--- Begin Supplied information ---

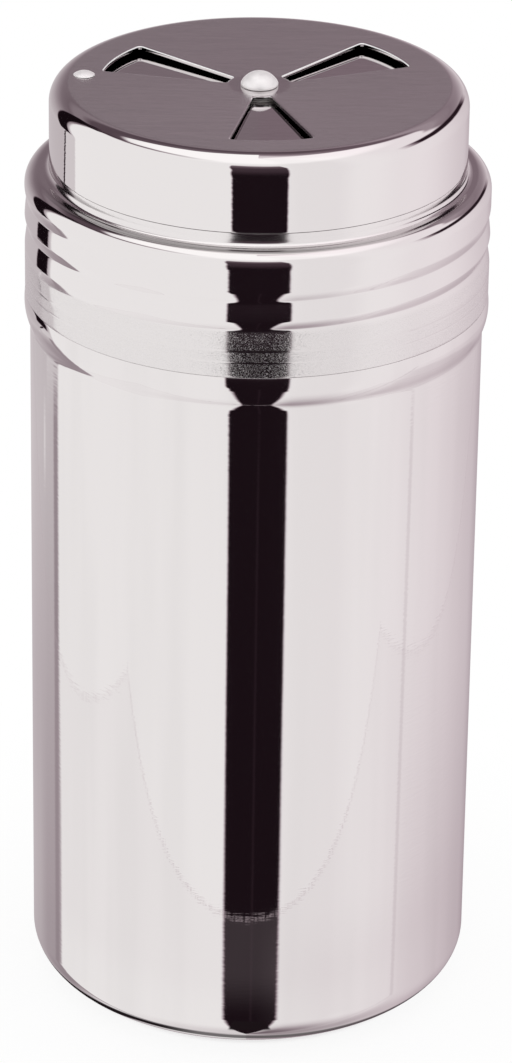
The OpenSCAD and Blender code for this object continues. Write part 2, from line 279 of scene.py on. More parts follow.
def piece(name, grids, body, node, material):
    """Joins grids of points in millimetres, each with whether it is closed, into one closed mesh
    in metres, smooth shaded, with coincident points merged, and gives it to its body, slot and
    node."""
    points, faces, count = [], [], 0
    for grid, closed in grids:
        rows, columns = grid.shape[:2]
        points.append(grid.reshape(-1, 3) * MM)
        faces.append(grid_faces(rows, columns, closed) + count)
        count += rows * columns
    mesh = bpy.data.meshes.new(name)
    mesh.from_pydata(np.concatenate(points), [], np.concatenate(faces))
    work = bmesh.new()
    work.from_mesh(mesh)
    bmesh.ops.remove_doubles(work, verts=work.verts, dist=MERGE * MM)
    bmesh.ops.recalc_face_normals(work, faces=work.faces)
    if work.calc_volume(signed=True) < 0:
        bmesh.ops.reverse_faces(work, faces=work.faces)
    loose = [edge for edge in work.edges if len(edge.link_faces) != 2]
    if loose:
        raise RuntimeError(f"{name} has {len(loose)} edges that don't join two faces")
    work.to_mesh(mesh)
    work.free()
    mesh.shade_smooth()
    made = bpy.data.objects.new(name, mesh)
    bpy.context.scene.collection.objects.link(made)
    mesh.materials.append(material)
    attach(made, body)
    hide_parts(node)


# ---------------------------------------------------------------- shader maths

class Wire:
    """A socket that takes part in sums and products, each of which adds a Math node."""

    def __init__(self, tree, socket):
        self.tree, self.socket = tree, socket

    def __add__(self, other):
        return self.tree.math("ADD", self, other)

    def __sub__(self, other):
        return self.tree.math("SUBTRACT", self, other)

    def __rsub__(self, other):
        return self.tree.math("SUBTRACT", other, self)

    def __mul__(self, other):
        return self.tree.math("MULTIPLY", self, other)

    def __truediv__(self, other):
        return self.tree.math("DIVIDE", self, other)

    def __pow__(self, other):
        return self.tree.math("POWER", self, other)

    def __neg__(self):
        return self.tree.math("MULTIPLY", self, -1.0)

    def __abs__(self):
        return self.tree.math("ABSOLUTE", self)

    __radd__, __rmul__ = __add__, __mul__


class Tree:
    """A node tree being written: every node comes from its node method."""

    def __init__(self, owner):
        owner.use_nodes = True
        self.nodes, self.links = owner.node_tree.nodes, owner.node_tree.links
        self.nodes.clear()

    def node(self, kind, settings=None, values=None, out=0):
        """Adds a node, gives it its settings, then its values or links, and returns one output."""
        made = self.nodes.new(kind)
        for key, value in (settings or {}).items():
            if key == "stops":
                ramp = made.color_ramp
                while len(ramp.elements) > 1:
                    ramp.elements.remove(ramp.elements[-1])
                for n, (place, shade) in enumerate(value):
                    stop = ramp.elements[0] if n == 0 else ramp.elements.new(place)
                    stop.position = place
                    stop.color = (shade, shade, shade, 1.0)
            else:
                setattr(made, key, value)
        for key, value in (values or {}).items():
            socket = made.inputs[key]
            if isinstance(value, Wire):
                self.links.new(value.socket, socket)
            elif np.isscalar(value) or len(value) == len(socket.default_value):
                socket.default_value = value
            else:
                socket.default_value = (*value, 1.0)
        return Wire(self, made.outputs[out]) if made.outputs else made

    def math(self, operation, *values):
        """One operation on numbers."""
        return self.node("ShaderNodeMath", {"operation": operation}, dict(enumerate(values)))

    def rise(self, value, low, high):
        """0 below low, 1 above high, and a smooth step between."""
        return self.node("ShaderNodeMapRange", {"interpolation_type": "SMOOTHSTEP"},
                         {"Value": value, "From Min": low, "From Max": high})

    def fall(self, value, low, high):
        """1 below low, 0 above high, and a smooth step between."""
        return 1 - self.rise(value, low, high)

    def share(self, value, low, high):
        """0 at low, 1 at high, and a straight line between."""
        return self.node("ShaderNodeMapRange", {}, {"Value": value, "From Min": low, "From Max": high})

    def band(self, value, low, high, soft):
        """1 between low and high, with soft edges."""
        return self.rise(value, low - soft, low + soft) * self.fall(value, high - soft, high + soft)

    def noise(self, place, scale, detail=2.0, rough=0.5):
        """Smooth noise from 0 to 1."""
        return self.node("ShaderNodeTexNoise", {}, {"Vector": place, "Scale": scale, "Detail": detail,
                                                    "Roughness": rough})

    def stretch(self, place, scale, turn=0.0):
        """The place scaled along each axis, after a turn about Z, for a pattern that runs one way."""
        return self.node("ShaderNodeMapping", {}, {"Vector": place, "Scale": scale,
                                                   "Rotation": (0, 0, turn)})

    def mix(self, share, low, high):
        """Colour between low and high."""
        return self.node("ShaderNodeMix", {"data_type": "RGBA"}, {0: share, 6: low, 7: high}, out=2)

    def parts(self, place):
        """The three parts of a place or direction."""
        split = self.node("ShaderNodeSeparateXYZ", {}, {"Vector": place})
        outputs = split.socket.node.outputs
        return [Wire(self, outputs[n]) for n in range(3)]


def steel(name, tint, rough, detail, metallic=1.0):
    """Polished steel. The detail function takes the tree and the place on the piece, and returns
    the brightness from 0 to 1, what is added to the roughness, the relief in metres, and, where
    a painted highlight makes the steel near white and less metallic, the share of that highlight."""
    material = bpy.data.materials.new(name)
    tree = Tree(material)
    place = tree.node("ShaderNodeTexCoord", out=3)
    shade, extra, relief, *painted_highlights = detail(tree, place)
    colour = tree.mix(shade, (0.0, 0.0, 0.0), tint)
    # Painted highlight: near-white colour and less metal where the detail asks for it.
    for pale in painted_highlights:
        colour = tree.mix(pale, colour, (1.0, 0.985, 0.99))
        metallic = metallic - 0.85 * pale
    bump = tree.node("ShaderNodeBump", {}, {"Height": relief, "Distance": 1.0, "Strength": 1.0})
    shader = tree.node("ShaderNodeBsdfPrincipled", {}, {"Base Color": colour, "Metallic": metallic,
                                                        "Roughness": rough + extra, "Normal": bump})
    tree.node("ShaderNodeOutputMaterial", {}, {"Surface": shader})
    return material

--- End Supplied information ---

_Given problem_:
In the listing above, find the line with "hide_parts(node)" and the line with "self.nodes.clear()", then print exactly those two lines and every line between them, and nothing more.

_Output below_:
    hide_parts(node)


# ---------------------------------------------------------------- shader maths

class Wire:
    """A socket that takes part in sums and products, each of which adds a Math node."""

    def __init__(self, tree, socket):
        self.tree, self.socket = tree, socket

    def __add__(self, other):
        return self.tree.math("ADD", self, other)

    def __sub__(self, other):
        return self.tree.math("SUBTRACT", self, other)

    def __rsub__(self, other):
        return self.tree.math("SUBTRACT", other, self)

    def __mul__(self, other):
        return self.tree.math("MULTIPLY", self, other)

    def __truediv__(self, other):
        return self.tree.math("DIVIDE", self, other)

    def __pow__(self, other):
        return self.tree.math("POWER", self, other)

    def __neg__(self):
        return self.tree.math("MULTIPLY", self, -1.0)

    def __abs__(self):
        return self.tree.math("ABSOLUTE", self)

    __radd__, __rmul__ = __add__, __mul__


class Tree:
    """A node tree being written: every node comes from its node method."""

    def __init__(self, owner):
        owner.use_nodes = True
        self.nodes, self.links = owner.node_tree.nodes, owner.node_tree.links
        self.nodes.clear()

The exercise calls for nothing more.